My first board was one I borrowed from my friend and then I just took it from him. My first actual complete wasn’t from Fifty Fifty it was from somewhere else. I think I had the choice between a Fireball one and for £5 more I could have got an Alien Workshop one. I got the Fireball one because I thought it looked better because it had a fire on the grip, obviously not knowing the difference. I had that one for years and then had to get a whole new set up because I realised that whole board was rubbish.

There’s a sick photo of you ollieing the stairs as a kid at Lloyds with tie dye trucks.

Oh yeah those were from Fifty Fifty. I really liked Royal trucks and I thought it was the best of both worlds if I got Royal trucks and they’re tie dye. I had those for years, I was stuck with them for a long time

Bristol has a big DIY history on many levels. What was the scene like in Bristol as far as nurturing your creativity?

When I was younger I wasn’t really into making stuff, clothes, art, music or anything. I just skateboarded and that was it. I know now lots of people in Bristol are doing lots of different things and it seems really cool and everyone is supporting each other. I don’t think I was as aware of that when I was younger. If I had been more into certain things back then I’m sure I would probably have noticed it. I only started realising when I began working at Fifty Fifty, seeing how things worked and who was involved in what parts of the industry.
 

Ollie Lock wallie frontside 360 contortion at Lloyds in Bristol. Photo: Leo Sharp
Ollie Lock wallie frontside 360 contortion at Lloyds in Bristol. Photo: Leo Sharp

 

In terms of learning about putting your own thing out there, you worked with Rich Smith at Fifty Fifty when he was getting Skateboard Cafe going?

Yeah, Skateboard Cafe had been going steady for a while before I met him. When it started out it was just a skate video and he had been doing tees and boards for a while when I sort of started skating with him. We started off skating together when I was just covering shifts at the shop and he’d be the other person working then we’d go skating after work. From there when we were both kind of working there full time, if we weren’t skating we’d talk about Skate Cafe. We would both design most of the Fifty clothing too so we’d be constantly talking about getting stuff made or what works with what. That was helpful when I started something. I had all the knowledge he had taught me and I could use some of the same contacts we had through Fifty Or Cafe. He helped me quite a lot with Photoshop and making graphics and how to do product shots for a website

He mentioned in the Skateboard Cafe Profile we did a while back that he would bounce ideas back and forth with you. What stuff have you worked on together?

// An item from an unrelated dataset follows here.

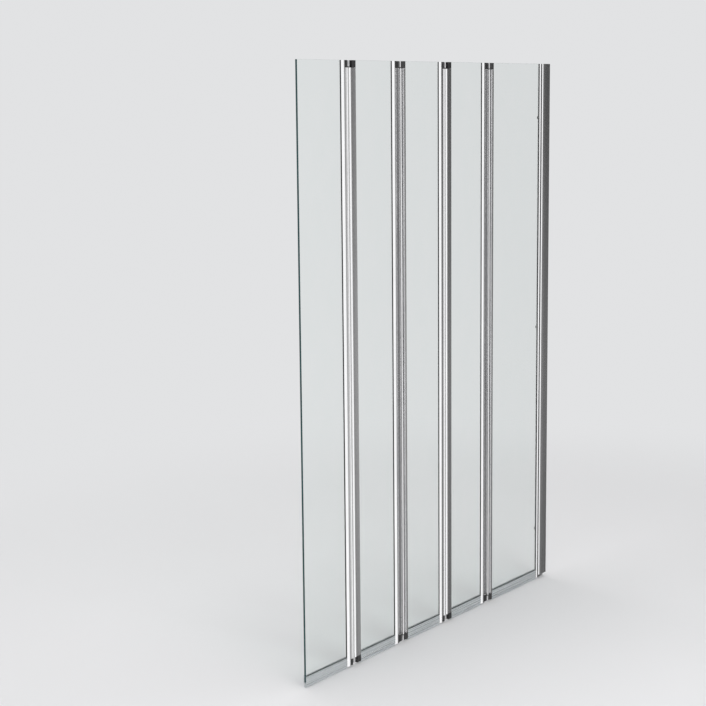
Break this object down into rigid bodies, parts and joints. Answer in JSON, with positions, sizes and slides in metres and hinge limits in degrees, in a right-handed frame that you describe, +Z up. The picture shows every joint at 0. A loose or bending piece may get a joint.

I’m not very good at graphic design, I can do basic Photoshop stuff. Rich can do all of the actual graphics and he gets a lot of contributing artists to do stuff also. As far as me and him working on stuff I would help with some of the film boards. Using an image from a film on a board or a tee and seeing what works. It would be more a case of him showing me things and me telling him what I thought. It would be more us discussing the film stuff throughout the day, the actual graphics would be left to him and then he would show me what he had done.

You were on flow from Polar at the time right? Before getting on Skateboard Cafe.

Yeah through Mike at Keen. He really helped me out. I was skating and working at Fifty and when Polar first started I was buying the boards and clothing. Then Mike came to Bristol, he knew some people who I knew there. I guess he saw that I really liked the brand and he thought to send me some boards which was really cool and I skated them for quite a few years. I was really stoked on it. It was probably one of the best companies to get stuff from around that time when it was very popular. I felt very lucky to be getting all the stuff I would be buying or wanting to get. Somehow I was getting bits for free which I am really thankful for.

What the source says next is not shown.